Request: The entire listing is to be repeated verbatim.

[Object modeling scripts]
================================

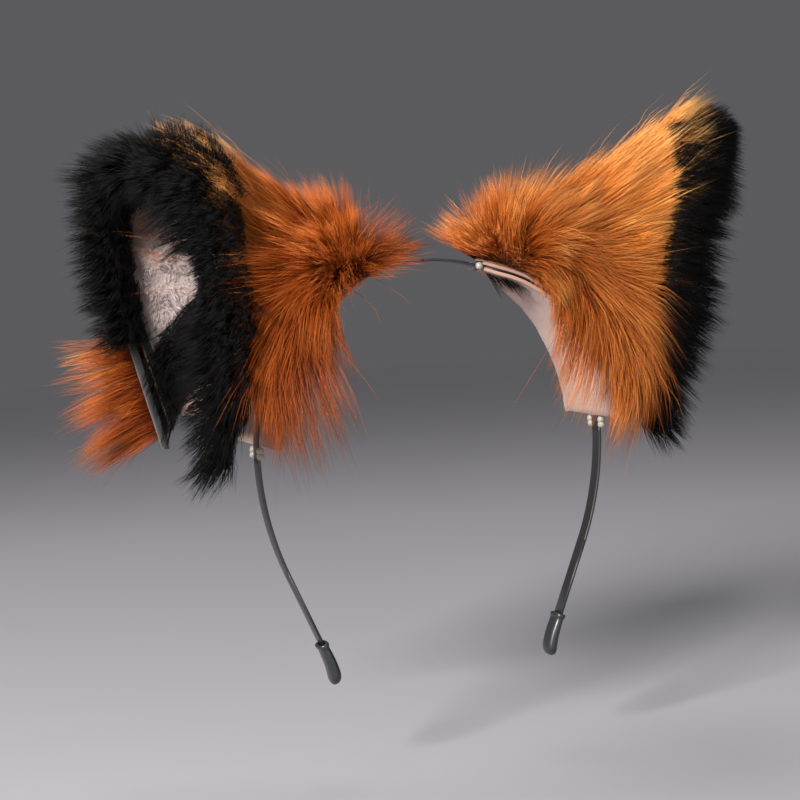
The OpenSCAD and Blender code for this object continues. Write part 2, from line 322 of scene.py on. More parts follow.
orangeFur = furMaterial(
    "orangePile",
    dark=((0.0, (0.04, 0.005, 0.001)), (0.35, (0.17, 0.023, 0.0015)), (1.0, (0.44, 0.095, 0.007))),
    light=((0.0, (0.28, 0.045, 0.004)), (0.4, (0.88, 0.245, 0.020)), (1.0, (1.0, 0.50, 0.110))),
    tipShade=(0.8, (1.0, 0.70, 0.32)),
    sheen=0.0,
    specular=0.18,
)
blackFur = furMaterial(
    "blackPile",
    dark=((0.0, (0.0010, 0.0009, 0.0009)), (1.0, (0.0022, 0.0020, 0.0021))),
    light=((0.0, (0.0018, 0.0016, 0.0017)), (0.93, (0.006, 0.0055, 0.006)), (1.0, (0.03, 0.028, 0.030))),
    tipShade=None,
    sheen=0.0,
    specular=0.09,
)
plushFur = furMaterial(
    "plushPile",
    dark=((0.0, (0.22, 0.165, 0.155)), (1.0, (0.36, 0.29, 0.28))),
    light=((0.0, (0.30, 0.24, 0.23)), (1.0, (0.48, 0.41, 0.40))),
    tipShade=None,
    sheen=0.2,
    roughness=0.8,
)


def clothMaterial(name, colour, second, threads, strength=0.5):
    material, shader, start = newMaterial(name, Specular_IOR_Level=0.2, Sheen_Weight=0.25, Sheen_Roughness=0.6)
    place = objectPlace(start)
    blotch = noiseOn(place, 90.0, 5.0)
    fibre = noiseOn(place, threads, 8.0, 0.75)
    feed(start, shader, Base_Color=(blotch * 0.5 + fibre * 0.5).between((*colour, 1), (*second, 1)),
         Roughness=fibre * 0.2 + 0.75)
    addBump(start, shader, fibre * 0.7 + blotch * 0.3, strength, 0.0006)
    return material


orangeBacking = clothMaterial("orangeBacking", (0.085, 0.020, 0.005), (0.24, 0.07, 0.014), 1400.0)
blackBacking = clothMaterial("blackBacking", (0.003, 0.003, 0.003), (0.012, 0.011, 0.011), 1400.0)
plushBacking = clothMaterial("plushBacking", (0.20, 0.15, 0.14), (0.32, 0.26, 0.245), 1100.0)
# the felt's own brown, made darker as painted shade
feltCloth = clothMaterial("skinFelt", (0.21, 0.105, 0.075), (0.34, 0.19, 0.14), 1800.0, 0.7)
interlining = clothMaterial("interlining", (0.62, 0.60, 0.55), (0.80, 0.78, 0.73), 700.0)


def paintMaterial():
    material, shader, start = newMaterial(
        "stripPaint", Specular_IOR_Level=0.45, Coat_Roughness=0.3, Coat_Weight=0.25
    )
    place = objectPlace(start)
    speckle = noiseOn(place, 900.0, 3.0)
    scuff = noiseOn(place, 160.0, 6.0, 0.7)
    worn = scuff.get("ShaderNodeMapRange", i0=scuff, i1=0.62, i2=0.78, i3=0.0, i4=1.0)
    feed(start, shader, Base_Color=worn.between((0.010, 0.010, 0.011, 1), (0.045, 0.045, 0.048, 1)),
         Roughness=0.34 + speckle * 0.16 + worn * 0.12)
    addBump(start, shader, speckle, 0.12, 0.0002)
    return material


def vinylMaterial():
    material, shader, start = newMaterial("capVinyl", Specular_IOR_Level=0.5, Coat_Weight=0.15, Coat_Roughness=0.2)
    place = objectPlace(start)
    dust = noiseOn(place, 500.0, 5.0, 0.7)
    cloud = noiseOn(place, 120.0, 3.0)
    feed(start, shader, Base_Color=(dust * 0.6 + cloud * 0.4).between((0.006, 0.006, 0.007, 1), (0.022, 0.022, 0.024, 1)),
         Roughness=0.26 + cloud * 0.2)
    addBump(start, shader, dust * 0.6 + cloud * 0.4, 0.15, 0.0003)
    return material


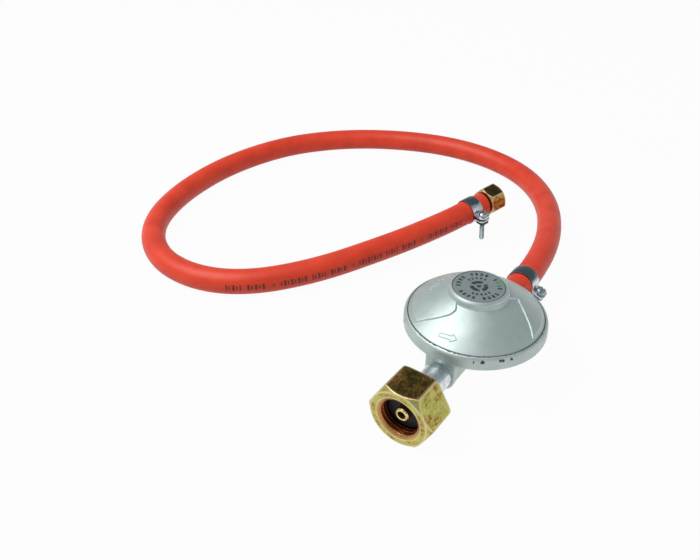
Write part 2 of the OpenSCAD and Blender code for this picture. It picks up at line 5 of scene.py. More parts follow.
import bmesh
import bpy
import numpy as np
from bpy.props import FloatProperty, FloatVectorProperty, PointerProperty
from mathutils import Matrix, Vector

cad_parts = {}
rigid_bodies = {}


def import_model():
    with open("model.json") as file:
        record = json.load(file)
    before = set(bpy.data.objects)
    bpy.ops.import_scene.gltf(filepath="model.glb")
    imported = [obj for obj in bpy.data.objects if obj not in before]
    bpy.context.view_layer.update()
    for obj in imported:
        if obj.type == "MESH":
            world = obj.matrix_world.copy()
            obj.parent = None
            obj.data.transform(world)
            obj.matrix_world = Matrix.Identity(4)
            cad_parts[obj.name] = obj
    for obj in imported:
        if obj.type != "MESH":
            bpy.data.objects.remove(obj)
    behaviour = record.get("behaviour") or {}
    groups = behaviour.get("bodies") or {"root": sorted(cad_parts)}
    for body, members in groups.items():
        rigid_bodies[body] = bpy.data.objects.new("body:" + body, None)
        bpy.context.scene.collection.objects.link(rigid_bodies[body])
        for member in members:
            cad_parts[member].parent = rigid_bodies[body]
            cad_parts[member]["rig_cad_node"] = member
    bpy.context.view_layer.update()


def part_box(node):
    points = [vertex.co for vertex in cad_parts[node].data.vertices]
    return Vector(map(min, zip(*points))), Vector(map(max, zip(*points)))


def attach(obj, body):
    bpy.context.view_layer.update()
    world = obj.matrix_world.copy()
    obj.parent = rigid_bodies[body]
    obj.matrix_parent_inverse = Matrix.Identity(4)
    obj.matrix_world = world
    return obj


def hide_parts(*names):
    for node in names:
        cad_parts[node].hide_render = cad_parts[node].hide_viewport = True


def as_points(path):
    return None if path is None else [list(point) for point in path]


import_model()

bl_info = {
    "name": "Gas regulator with hose",
    "version": (1, 0, 0),
    "blender": (4, 5, 0),
    "location": "View3D > Sidebar > Regulator",
    "description": "Builds the finished surfaces of a gas regulator with its hose round its packed frame",
    "category": "Add Mesh",
}

MM = 0.001
ONE_TURN = 2 * math.pi


# ---- Places and sizes taken from the frame ----

def corners_of(node):
    """Lowest and highest corner of a node at rest, as arrays."""
    return [np.array(corner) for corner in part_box(node)]


def unit(vectors):
    """The vectors divided by their own lengths."""
    return vectors / np.linalg.norm(vectors, axis=-1, keepdims=True)


NUT_LOW, NUT_HIGH = corners_of("union_nut")
COVER_LOW, COVER_HIGH = corners_of("cover")
BODY_LOW, BODY_HIGH = corners_of("lower_body")
LABEL_LOW, LABEL_HIGH = corners_of("label_cap")
NUT_FLATS = float(NUT_HIGH[2] - NUT_LOW[2])
NUT_LENGTH = float(NUT_HIGH[0] - NUT_LOW[0])
FLOW_Z = float(NUT_LOW[2] + NUT_HIGH[2]) / 2
DISC_X = float(COVER_LOW[0] + COVER_HIGH[0]) / 2
COVER_R = float(COVER_HIGH[0] - COVER_LOW[0]) / 2
COVER_TOP = float(COVER_HIGH[2])
DISC_R = float(BODY_HIGH[1] - BODY_LOW[1]) / 2
RIM_TOP = float(COVER_LOW[2]) + 0.85 * MM
LABEL_R = float(LABEL_HIGH[0] - LABEL_LOW[0]) / 2
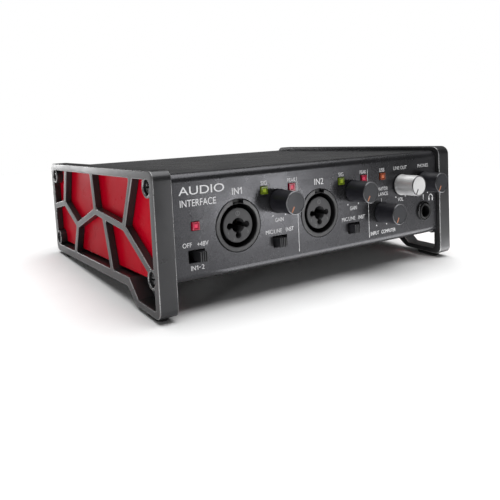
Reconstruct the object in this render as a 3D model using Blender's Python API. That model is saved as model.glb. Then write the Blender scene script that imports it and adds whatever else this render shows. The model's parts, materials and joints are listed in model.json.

================================

Full output:
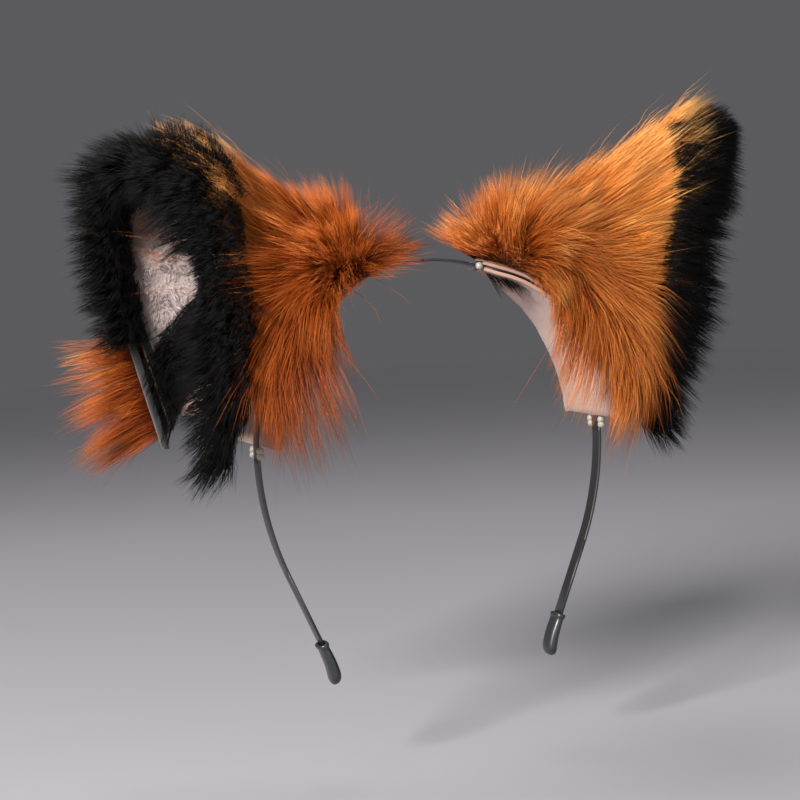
The OpenSCAD and Blender code for this object continues. Write part 2, from line 322 of scene.py on. More parts follow.
orangeFur = furMaterial(
    "orangePile",
    dark=((0.0, (0.04, 0.005, 0.001)), (0.35, (0.17, 0.023, 0.0015)), (1.0, (0.44, 0.095, 0.007))),
    light=((0.0, (0.28, 0.045, 0.004)), (0.4, (0.88, 0.245, 0.020)), (1.0, (1.0, 0.50, 0.110))),
    tipShade=(0.8, (1.0, 0.70, 0.32)),
    sheen=0.0,
    specular=0.18,
)
blackFur = furMaterial(
    "blackPile",
    dark=((0.0, (0.0010, 0.0009, 0.0009)), (1.0, (0.0022, 0.0020, 0.0021))),
    light=((0.0, (0.0018, 0.0016, 0.0017)), (0.93, (0.006, 0.0055, 0.006)), (1.0, (0.03, 0.028, 0.030))),
    tipShade=None,
    sheen=0.0,
    specular=0.09,
)
plushFur = furMaterial(
    "plushPile",
    dark=((0.0, (0.22, 0.165, 0.155)), (1.0, (0.36, 0.29, 0.28))),
    light=((0.0, (0.30, 0.24, 0.23)), (1.0, (0.48, 0.41, 0.40))),
    tipShade=None,
    sheen=0.2,
    roughness=0.8,
)


def clothMaterial(name, colour, second, threads, strength=0.5):
    material, shader, start = newMaterial(name, Specular_IOR_Level=0.2, Sheen_Weight=0.25, Sheen_Roughness=0.6)
    place = objectPlace(start)
    blotch = noiseOn(place, 90.0, 5.0)
    fibre = noiseOn(place, threads, 8.0, 0.75)
    feed(start, shader, Base_Color=(blotch * 0.5 + fibre * 0.5).between((*colour, 1), (*second, 1)),
         Roughness=fibre * 0.2 + 0.75)
    addBump(start, shader, fibre * 0.7 + blotch * 0.3, strength, 0.0006)
    return material


orangeBacking = clothMaterial("orangeBacking", (0.085, 0.020, 0.005), (0.24, 0.07, 0.014), 1400.0)
blackBacking = clothMaterial("blackBacking", (0.003, 0.003, 0.003), (0.012, 0.011, 0.011), 1400.0)
plushBacking = clothMaterial("plushBacking", (0.20, 0.15, 0.14), (0.32, 0.26, 0.245), 1100.0)
# the felt's own brown, made darker as painted shade
feltCloth = clothMaterial("skinFelt", (0.21, 0.105, 0.075), (0.34, 0.19, 0.14), 1800.0, 0.7)
interlining = clothMaterial("interlining", (0.62, 0.60, 0.55), (0.80, 0.78, 0.73), 700.0)


def paintMaterial():
    material, shader, start = newMaterial(
        "stripPaint", Specular_IOR_Level=0.45, Coat_Roughness=0.3, Coat_Weight=0.25
    )
    place = objectPlace(start)
    speckle = noiseOn(place, 900.0, 3.0)
    scuff = noiseOn(place, 160.0, 6.0, 0.7)
    worn = scuff.get("ShaderNodeMapRange", i0=scuff, i1=0.62, i2=0.78, i3=0.0, i4=1.0)
    feed(start, shader, Base_Color=worn.between((0.010, 0.010, 0.011, 1), (0.045, 0.045, 0.048, 1)),
         Roughness=0.34 + speckle * 0.16 + worn * 0.12)
    addBump(start, shader, speckle, 0.12, 0.0002)
    return material


def vinylMaterial():
    material, shader, start = newMaterial("capVinyl", Specular_IOR_Level=0.5, Coat_Weight=0.15, Coat_Roughness=0.2)
    place = objectPlace(start)
    dust = noiseOn(place, 500.0, 5.0, 0.7)
    cloud = noiseOn(place, 120.0, 3.0)
    feed(start, shader, Base_Color=(dust * 0.6 + cloud * 0.4).between((0.006, 0.006, 0.007, 1), (0.022, 0.022, 0.024, 1)),
         Roughness=0.26 + cloud * 0.2)
    addBump(start, shader, dust * 0.6 + cloud * 0.4, 0.15, 0.0003)
    return material


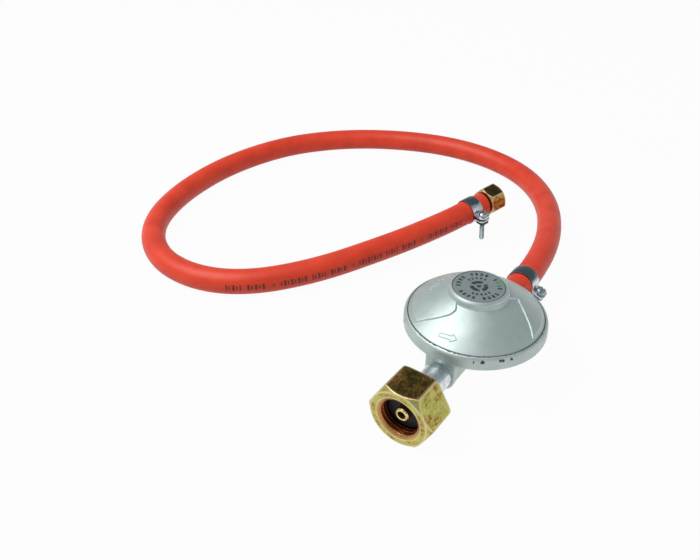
Write part 2 of the OpenSCAD and Blender code for this picture. It picks up at line 5 of scene.py. More parts follow.
import bmesh
import bpy
import numpy as np
from bpy.props import FloatProperty, FloatVectorProperty, PointerProperty
from mathutils import Matrix, Vector

cad_parts = {}
rigid_bodies = {}


def import_model():
    with open("model.json") as file:
        record = json.load(file)
    before = set(bpy.data.objects)
    bpy.ops.import_scene.gltf(filepath="model.glb")
    imported = [obj for obj in bpy.data.objects if obj not in before]
    bpy.context.view_layer.update()
    for obj in imported:
        if obj.type == "MESH":
            world = obj.matrix_world.copy()
            obj.parent = None
            obj.data.transform(world)
            obj.matrix_world = Matrix.Identity(4)
            cad_parts[obj.name] = obj
    for obj in imported:
        if obj.type != "MESH":
            bpy.data.objects.remove(obj)
    behaviour = record.get("behaviour") or {}
    groups = behaviour.get("bodies") or {"root": sorted(cad_parts)}
    for body, members in groups.items():
        rigid_bodies[body] = bpy.data.objects.new("body:" + body, None)
        bpy.context.scene.collection.objects.link(rigid_bodies[body])
        for member in members:
            cad_parts[member].parent = rigid_bodies[body]
            cad_parts[member]["rig_cad_node"] = member
    bpy.context.view_layer.update()


def part_box(node):
    points = [vertex.co for vertex in cad_parts[node].data.vertices]
    return Vector(map(min, zip(*points))), Vector(map(max, zip(*points)))


def attach(obj, body):
    bpy.context.view_layer.update()
    world = obj.matrix_world.copy()
    obj.parent = rigid_bodies[body]
    obj.matrix_parent_inverse = Matrix.Identity(4)
    obj.matrix_world = world
    return obj


def hide_parts(*names):
    for node in names:
        cad_parts[node].hide_render = cad_parts[node].hide_viewport = True


def as_points(path):
    return None if path is None else [list(point) for point in path]


import_model()

bl_info = {
    "name": "Gas regulator with hose",
    "version": (1, 0, 0),
    "blender": (4, 5, 0),
    "location": "View3D > Sidebar > Regulator",
    "description": "Builds the finished surfaces of a gas regulator with its hose round its packed frame",
    "category": "Add Mesh",
}

MM = 0.001
ONE_TURN = 2 * math.pi


# ---- Places and sizes taken from the frame ----

def corners_of(node):
    """Lowest and highest corner of a node at rest, as arrays."""
    return [np.array(corner) for corner in part_box(node)]


def unit(vectors):
    """The vectors divided by their own lengths."""
    return vectors / np.linalg.norm(vectors, axis=-1, keepdims=True)


NUT_LOW, NUT_HIGH = corners_of("union_nut")
COVER_LOW, COVER_HIGH = corners_of("cover")
BODY_LOW, BODY_HIGH = corners_of("lower_body")
LABEL_LOW, LABEL_HIGH = corners_of("label_cap")
NUT_FLATS = float(NUT_HIGH[2] - NUT_LOW[2])
NUT_LENGTH = float(NUT_HIGH[0] - NUT_LOW[0])
FLOW_Z = float(NUT_LOW[2] + NUT_HIGH[2]) / 2
DISC_X = float(COVER_LOW[0] + COVER_HIGH[0]) / 2
COVER_R = float(COVER_HIGH[0] - COVER_LOW[0]) / 2
COVER_TOP = float(COVER_HIGH[2])
DISC_R = float(BODY_HIGH[1] - BODY_LOW[1]) / 2
RIM_TOP = float(COVER_LOW[2]) + 0.85 * MM
LABEL_R = float(LABEL_HIGH[0] - LABEL_LOW[0]) / 2
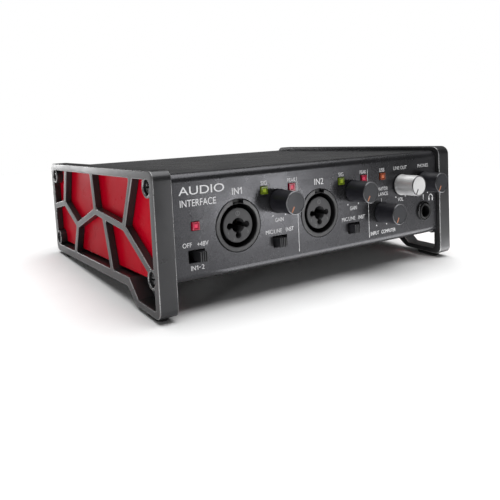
Reconstruct the object in this render as a 3D model using Blender's Python API. That model is saved as model.glb. Then write the Blender scene script that imports it and adds whatever else this render shows. The model's parts, materials and joints are listed in model.json.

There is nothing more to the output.